Yes. We have examined the record and are of the opinion there was substantial evidence, considered in connection with such inferences as the jury may have reasonably drawn therefrom, to sustain each and every material finding of fact upon which the judgment in favor of defendant was necessarily predicated. We therefore refrain from further discussion of the evidence.

[2] Second. Did the trial court err in refusing to give the following instruction requested by plaintiff:

"The law of this state does not prescribe an absolute speed limit, in terms of so many miles an hour, that was applicable at the time and place of the accident involved in this case. The law does ordain what it calls 'prima facie speed limits'; and the law says that if the speed of a vehicle upon a highway is not in excess of the prima facie limit, such speed is lawful unless clearly proved to be in violation of what is known as the basic speed law; and if the speed of a vehicle upon a highway is in excess of the applicable prima facie limit, such speed is unlawful unless proved to be not in violation of the basic speed law.

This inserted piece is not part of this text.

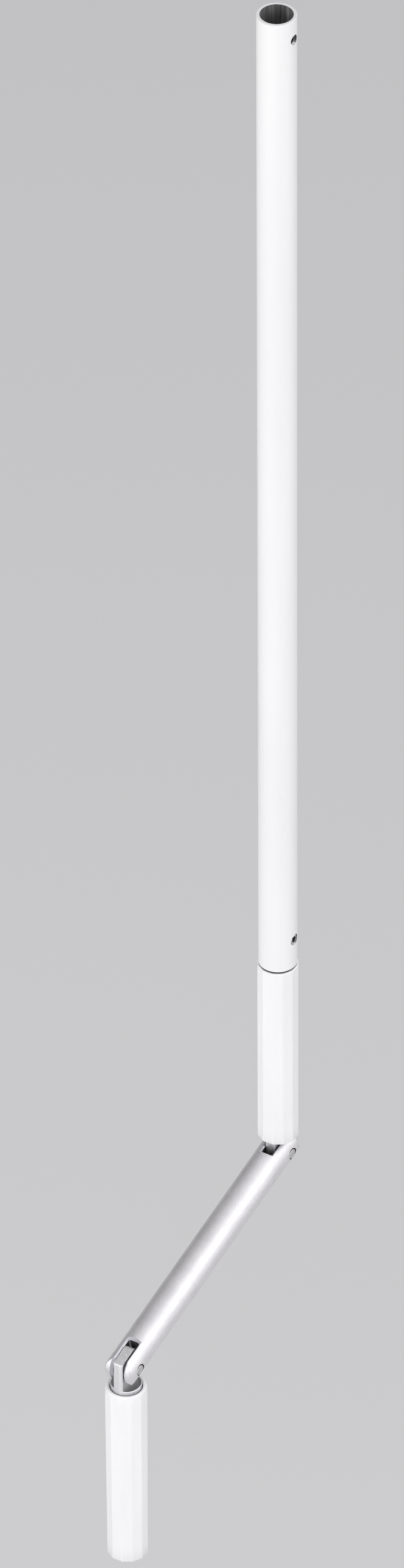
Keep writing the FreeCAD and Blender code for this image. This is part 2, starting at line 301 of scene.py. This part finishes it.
def finishFaces(piece, material, chosen):
    piece.data.materials.append(material)
    index = np.empty(len(piece.data.polygons), np.int32)
    piece.data.polygons.foreach_get("material_index", index)
    index[chosen] = len(piece.data.materials) - 1
    piece.data.polygons.foreach_set("material_index", index)


def camel(node):
    words = node.split("_")
    return words[0] + "".join(w.capitalize() for w in words[1:])


made = {}
built = {"upper_grip", "lower_grip", "upper_pivot_pin", "lower_pivot_pin"}
for node in sorted(set(nodes) - built):
    made[node] = smoothCopy(node, camel(node))

# the tube's bore is bare steel inside the paint
middles, normals = faceRows(made["upper_tube"])
reach = np.hypot(middles[:, 0], middles[:, 1])
outward = (middles[:, :2] * normals[:, :2]).sum(1) / reach
bare = (outward < 0.3) & (np.abs(normals[:, 2]) < 0.9)
finishFaces(made["upper_tube"], boreSteel, bare)

# the arm's slots and pin seats get painted shade: their faces are coloured near black, as the shade in them
arm = {"slotHalf": 2.3, "seatR": 2.4, "seatFloor": 5.75, "r": 6.6, "slack": 0.05,
       "bevelReach": 1.5, "endBevelFrom": 7, "endBevelTo": 10, "skin": 0.12}
middles, normals = faceRows(made["crank_arm"])
way = np.array([0, armRun, armRise]) / math.hypot(armRun, armRise)
endways = np.abs(normals @ way)
sideways = np.abs(normals[:, 0])
across = np.abs(middles[:, 0])
wall = (np.abs(across - arm["slotHalf"]) < arm["slack"]) & (sideways > 0.98)
endWall = (across < arm["slotHalf"]) & (endways > 0.9)
beside = (across > arm["slotHalf"] - arm["slack"]) & (across < arm["slotHalf"] + arm["bevelReach"])
bevel = beside & (sideways > 0.2) & (sideways < 0.95)
lowered = np.zeros(len(middles), bool)
for pin in (upperPin, lowerPin):
    place = np.array(pin) * 1000
    fromPin = np.hypot(middles[:, 1] - place[1], middles[:, 2] - place[2])
    lowered |= (fromPin < arm["seatR"] + 0.1) & (across > arm["seatFloor"] - 0.2)
axis = np.array(lowerPin) * 1000
apart = middles - axis
fromAxis = np.linalg.norm(apart - np.outer(apart @ way, way), axis=1)
inside = fromAxis < arm["r"] - arm["skin"]
run = apart @ way
inward = np.minimum(run, math.hypot(armRun, armRise) * 1000 - run)
endBevel = (across < arm["slotHalf"] + 1) & (endways > 0.2) & (inward > arm["endBevelFrom"])
endBevel &= inward < arm["endBevelTo"]
# the faces that take the near-black painted shade
paintedShadeFaces = wall | endWall | lowered
finishFaces(made["crank_arm"], slotShade, paintedShadeFaces)
# the slot bevels and end bevels get the painted shade and lilac painted reflection, so they read darker
# than the arm
finishFaces(made["crank_arm"], bevelPaintedShade, inside & (bevel | endBevel) & ~paintedShadeFaces)

# the knuckles: rough as cast on the slope, ground on the front, turned on the ledge, and the ledge painted
# dark grey as painted shade from the arm's shadow
ledgeStart = 8.8
for node, pin, ledgeSide in (("upper_knuckle", upperPin, 1), ("lower_knuckle", lowerPin, -1)):
    middles, normals = faceRows(made[node])
    fromPin = (middles[:, 2] - pin.z * 1000) * ledgeSide
    upright = np.abs(normals[:, 2])
    finishFaces(made[node], tongueFront, (fromPin < ledgeStart) & (upright < 0.3))
    finishFaces(made[node], ledgeWithPaintedShade, (fromPin > ledgeStart) & (upright > 0.9))
print("frame pieces finished")


# a grid of rings becomes a closed skin: the last ring joins the first one
def closedTurn(name, node, grid, material):
    rows, columns = grid.shape[:2]
    mesh = bpy.data.meshes.new(name)
    i, j = np.meshgrid(np.arange(rows), np.arange(columns), indexing="ij")
    nextRow, nextColumn = (i + 1) % rows, (j + 1) % columns
    faces = np.stack([i * columns + j, i * columns + nextColumn,
                      nextRow * columns + nextColumn, nextRow * columns + j], -1).reshape(-1, 4)
    mesh.from_pydata((grid.reshape(-1, 3) / 1000).tolist(), [], faces.tolist())
    mesh.update()
    work = bmesh.new()
    work.from_mesh(mesh)
    bmesh.ops.remove_doubles(work, verts=work.verts, dist=1e-7)
    bmesh.ops.recalc_face_normals(work, faces=work.faces)
    work.to_mesh(mesh)
    work.free()
    mesh.polygons.foreach_set("use_smooth", np.ones(len(mesh.polygons), bool))
    mesh.set_sharp_from_angle(angle=math.radians(33))
    piece = bpy.data.objects.new(name, mesh)
    bpy.context.scene.collection.objects.link(piece)
    mesh.materials.append(material)
    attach(piece, bodyOf[node])
    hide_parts(node)
    return piece


# Distance from the axis to a many-sided section with rounded corners: on a flat it is
# halfFlats / cos(angle from the flat's middle), and past the point where the corner's
# arc begins it is the far crossing with that arc's circle.
def roundedSides(halfFlats, turn, sides, cornerRound):
    half = math.pi / sides
    lean = np.abs((turn + half) % (2 * half) - half)
    centre = (halfFlats - cornerRound) / math.cos(half)
    start = math.atan((halfFlats - cornerRound) * math.tan(half) / halfFlats)
    off = half - lean
    arc = centre * np.cos(off) + np.sqrt(cornerRound ** 2 - (centre * np.sin(off)) ** 2)
    return np.where(lean < start, halfFlats / np.cos(lean), arc)


# a quarter ellipse between two profile spots: reach goes with sine, height with 1 - cosine
def quarter(fromSpot, toSpot, count=6):
    t = np.linspace(0, math.pi / 2, count)
    a, b = np.array(fromSpot), np.array(toSpot)
    return np.stack([a[0] + (b[0] - a[0]) * np.sin(t), a[1] + (b[1] - a[1]) * (1 - np.cos(t))], -1)


# Sleeve about a vertical axis: each profile spot (reach, height, roundness) makes a ring
# whose section slides from the sided shape at roundness 0 to a circle at 1.
def sidedGrip(node, sizes):
    low, high = [c * 1000 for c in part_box(node)]
    top, end = high.z, low.z
    middle = (low + high) / 2
    bore, topFlats, endFlats = sizes["bore"], sizes["topFlats"] / 2, sizes["endFlats"] / 2
    spots = []

    def add(rows, roundness):
        spots.extend([(r, z, roundness) for r, z in rows])

    e = sizes["rimEdge"]
    if sizes["turnedMouth"]:
        t = sizes["mouthTurn"]
        add([(bore, end + 20), (bore, top - 0.4)], 1)
        add(quarter((bore, top - 0.4), (bore + 0.4, top)), 1)
        add(quarter((topFlats - t * 0.75, top), (topFlats - 0.12, top - t), 9), 1)
        for k in np.linspace(0, 1, 9)[1:]:
            spots.append((topFlats - 0.12 * (1 - k), top - t - 2.2 * k, 1 - k * k * (3 - 2 * k)))
    else:
        add([(bore, end + 20), (bore, top - 0.25), (bore + 0.25, top)], 1)
        add([(topFlats - e, top), (topFlats, top - e)], 0)
    for k in np.linspace(0, 1, 14)[1:-1]:
        z = top - 4 + (end + e - top + 4) * k
        spots.append((topFlats + (endFlats - topFlats) * k, z, 0))
    add([(endFlats, end + e), (endFlats - e * 0.45, end + e * 0.3), (endFlats - e, end)], 0)
    add([(bore + 0.3, end), (bore, end + 0.3)], 1)
    rows = np.array(spots)
    half = math.pi / sizes["sides"]
    start = math.atan((topFlats - sizes["cornerRound"]) * math.tan(half) / topFlats)
    oneSide = np.concatenate([np.linspace(-start, start, 7), np.linspace(start, 2 * half - start, 6)[1:-1]])
    turn = (np.arange(sizes["sides"])[:, None] * 2 * half + oneSide[None, :]).ravel()
    unit = roundedSides(1.0, turn, sizes["sides"], sizes["cornerRound"] / topFlats)
    reach = rows[:, 0:1] * (rows[:, 2:3] + (1 - rows[:, 2:3]) * unit[None, :])
    grid = np.stack([middle.x + reach * np.cos(turn), middle.y + reach * np.sin(turn),
                     np.broadcast_to(rows[:, 1:2], reach.shape)], -1)
    return closedTurn(camel(node), node, grid, materials["white_plastic"])


gripSizes = {"sides": 12, "bore": 6.45, "topFlats": 15.6, "endFlats": 15.6, "cornerRound": 0.9,
             "rimEdge": 0.4, "mouthTurn": 1.0, "turnedMouth": False}
sidedGrip("upper_grip", gripSizes)
sidedGrip("lower_grip", {**gripSizes, "topFlats": 16.1, "endFlats": 15.5, "turnedMouth": True})


# A pin across the arm: its profile is a shallow cap, end - dome * share squared, then a
# quarter ellipse over the rim, mirrored at the other end and turned about the X axis.
def domedPin(node, sizes):
    low, high = [c * 1000 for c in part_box(node)]
    middle = (low + high) / 2
    r, dome, edge = sizes["r"], sizes["dome"], sizes["edge"]
    share = np.linspace(0, 1, 8)
    cap = np.stack([share * (r - edge), high.x - dome * share ** 2], -1)
    rim = quarter((r - edge, high.x - dome), (r, high.x - dome - edge), 5)[1:]
    side = np.concatenate([cap, rim])
    other = side[::-1] * np.array([1, -1]) + np.array([0, low.x + high.x])
    rows = np.concatenate([side, other])
    turn = np.linspace(0, 2 * math.pi, sizes["around"], endpoint=False)
    reach = rows[:, 0:1]
    grid = np.stack([np.broadcast_to(rows[:, 1:2], (len(rows), sizes["around"])),
                     middle.y + reach * np.cos(turn), middle.z + reach * np.sin(turn)], -1)
    return closedTurn(camel(node), node, grid, materials["pin_steel"])


pinSizes = {"r": 2.0, "dome": 0.22, "edge": 0.22, "around": 72}
domedPin("upper_pivot_pin", pinSizes)
domedPin("lower_pivot_pin", pinSizes)
print("grips and pins made")


view = {"azimuth": 31.24, "elevation": 38.26, "distance": 5.5, "roll": -0.31,
        "aimRight": -0.0285, "aimHeight": -0.3544, "lens": 335.2, "sensor": 36.0}


def makeCamera():
    a, e = math.radians(view["azimuth"]), math.radians(view["elevation"])
    back = Vector((math.sin(a) * math.cos(e), -math.cos(a) * math.cos(e), math.sin(e)))
    right = Vector((math.cos(a), math.sin(a), 0))
    aim = right * view["aimRight"] + Vector((0, 0, view["aimHeight"]))
    data = bpy.data.cameras.new("camera")
    data.sensor_fit = "AUTO"
    data.sensor_width = view["sensor"]
    data.lens = view["lens"]
    data.clip_end = 100
    camera = bpy.data.objects.new("camera", data)
    bpy.context.scene.collection.objects.link(camera)
    up = back.cross(right)
    turn = Matrix((right, up, back)).transposed() @ Matrix.Rotation(math.radians(view["roll"]), 3, "Z")
    camera.matrix_world = Matrix.Translation(aim + back * view["distance"]) @ turn.to_4x4()
    bpy.context.scene.camera = camera


def areaLamp(name, place, aim, size, power, color=(1, 1, 1)):
    data = bpy.data.lights.new(name, "AREA")
    data.shape = "RECTANGLE"
    data.size, data.size_y = size
    data.energy = power
    data.color = color
    lamp = bpy.data.objects.new(name, data)
    bpy.context.scene.collection.objects.link(lamp)
    lamp.location = place
    lamp.visible_camera = False
    lamp.rotation_mode = "QUATERNION"
    lamp.rotation_quaternion = (Vector(place) - Vector(aim)).to_track_quat("Z", "Y")
    return lamp


floorSizes = {"below": 0.12, "half": 40.0}


def makeFloor():
    low = cadBox[0].z - floorSizes["below"]
    half = floorSizes["half"]
    mesh = bpy.data.meshes.new("studioFloor")
    mesh.from_pydata([(-half, -half, low), (half, -half, low), (half, half, low), (-half, half, low)],
                     [], [(0, 1, 2, 3)])
    floor = bpy.data.objects.new("studioFloor", mesh)
    bpy.context.scene.collection.objects.link(floor)
    mesh.materials.append(newMaterial("paleFloor", (0.66, 0.66, 0.665), 0, 0.9, 0.1)[0])


def makeWorld():
    world = bpy.data.worlds.new("studio")
    world.use_nodes = True
    tree = world.node_tree
    sky = tree.nodes["Background"]
    sky.inputs["Color"].default_value = (0.975, 0.965, 0.98, 1)
    way = addNode(tree, "ShaderNodeTexCoord")
    dot = tree.nodes.new("ShaderNodeVectorMath")
    dot.operation = "DOT_PRODUCT"
    dot.inputs[1].default_value = (0.87, 0.0, 0.49)
    tree.links.new(way.outputs["Generated"], dot.inputs[0])
    tree.links.new(spread(tree, dot.outputs["Value"], 0.17, 0.92, -0.75, 0.80), sky.inputs["Strength"])
    bpy.context.scene.world = world


makeCamera()
makeFloor()
makeWorld()
centre = (cadBox[0] + cadBox[1]) / 2
areaLamp("keyLamp", (1.8, 0.6, 1.1), centre, (2.2, 2.2), 13)
areaLamp("frontLamp", (0.3, -2.3, 0.1), centre, (1.6, 1.6), 24)
areaLamp("sideLamp", (-1.7, -1.3, 0.0), centre, (1.2, 1.4), 9)
scene = bpy.context.scene
scene.view_settings.view_transform = "Standard"
print("stage made")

"However, our law further provides that proof of speed in excess of any prima facie limit shall not establish negligence as a matter of law, but that anyone who claims that a speed in excess of such limit was negligent must, to support such [54 Cal. 2d 233] a claim, prove as a fact that such speed was negligent in the circumstances involved.

"The basic speed law to which I have referred provides as follows: 'No person shall drive a vehicle upon a highway at a speed greater than is reasonable or prudent having due regard for the traffic on, and the surface and width of, the highway, and in no event at a speed which endangers the safety of persons or property.'

"The prima facie speed limit that was in effect at the time and place of the accident involved in this case was fifteen miles per hour."

No. It is to be noted that the requested instruction contained this statement: "and if the speed of a vehicle upon a highway is in excess of the applicable prima facie limit, such speed is unlawful unless proved to be not in violation of the basic speed law," which is, in substance, the second paragraph of section 511 of the Vehicle Code. fn. *

It has been uniformly held that the second paragraph of section 511 of the Vehicle Code should not be included in an instruction in a civil case, either verbatim or in substance. (Westberg v. Willde, 14 Cal. 2d 360, 369 et seq. [94 P.2d 590]; Faselli v. Southern Pacific Co., 150 Cal. App. 2d 644, 647 [12] et seq. [310 P.2d 698]; Eslick v. Leach, 135 Cal. App. 2d 455, 456 [1] et seq. [288 P.2d 38]; Cavalli v. Luckett, 40 Cal. App. 2d 250, 256 [104 P.2d 708]; Akers v. Cowan, 26 Cal. App. 2d 694, 696 [80 P.2d 143] [hearing denied by the Supreme Court]; Anderson v. Mothershead, 19 Cal. App. 2d 97, 99 [64 P.2d 995]; cf. Hardin v. San Jose City Lines, Inc., 41 Cal. 2d 432, 440 [260 P.2d 63]; Burch v. Valley Motor Lines, Inc., 78 Cal. App. 2d 834, 848 [179 P.2d 47].)

[3] Third. Did the trial court err in refusing to give the following instruction requested by plaintiff:

"You are reminded of the fact that the vehicle in which plaintiff(s) ___ (was) (were) riding at the time of the accident in question was then being operated by (the plaintiff) ___ You are instructed that the driver's negligence, if any, may not be imputed to the (other) plaintiff and that, therefore, you shall find that the plaintiff ___ was not guilty of contributory negligence (unless you should find that there was personal negligence on (his) (her) part, that is, some negligent conduct of (his) (her) [54 Cal. 2d 234] own, which contributed as a proximate cause to (his) (her) injury)."

No.plaintiff submitted th einstruction without filling in the blanks or correcting it to conform to the facts of the case. The rule is established that an appellant cannot complain of failure to give a requested instruction which is incomplete or erroneous. (Shaw v. Pacific Greyhound Lines, 50 Cal. 2d 153, 158 [4], [5] [323 P.2d 391]; Davis v. Johnson, 128 Cal. App. 2d 466, 473 [5] [275 P.2d 563] [hearing denied by the Supreme Court].)

[4] Where an instruction is offered which cannot properly be given without modification, it is not error for the court to refuse it. (See Estate of Dopkins, 34 Cal. 2d 568, 575 [3] [212 P.2d 886].) In the present case it is obvious that plaintiff did not request a correct instruction from the trial court.

The judgment is affirmed.

Gibson, C. J., Traynor, J., Schauer, J., Peters, J., White, J., and Dooling, J., pro tem. fn. * concurred.

FN *. As numbered prior to the 1959 recodification.

FN *. Assigned by Chairman of Judicial Council.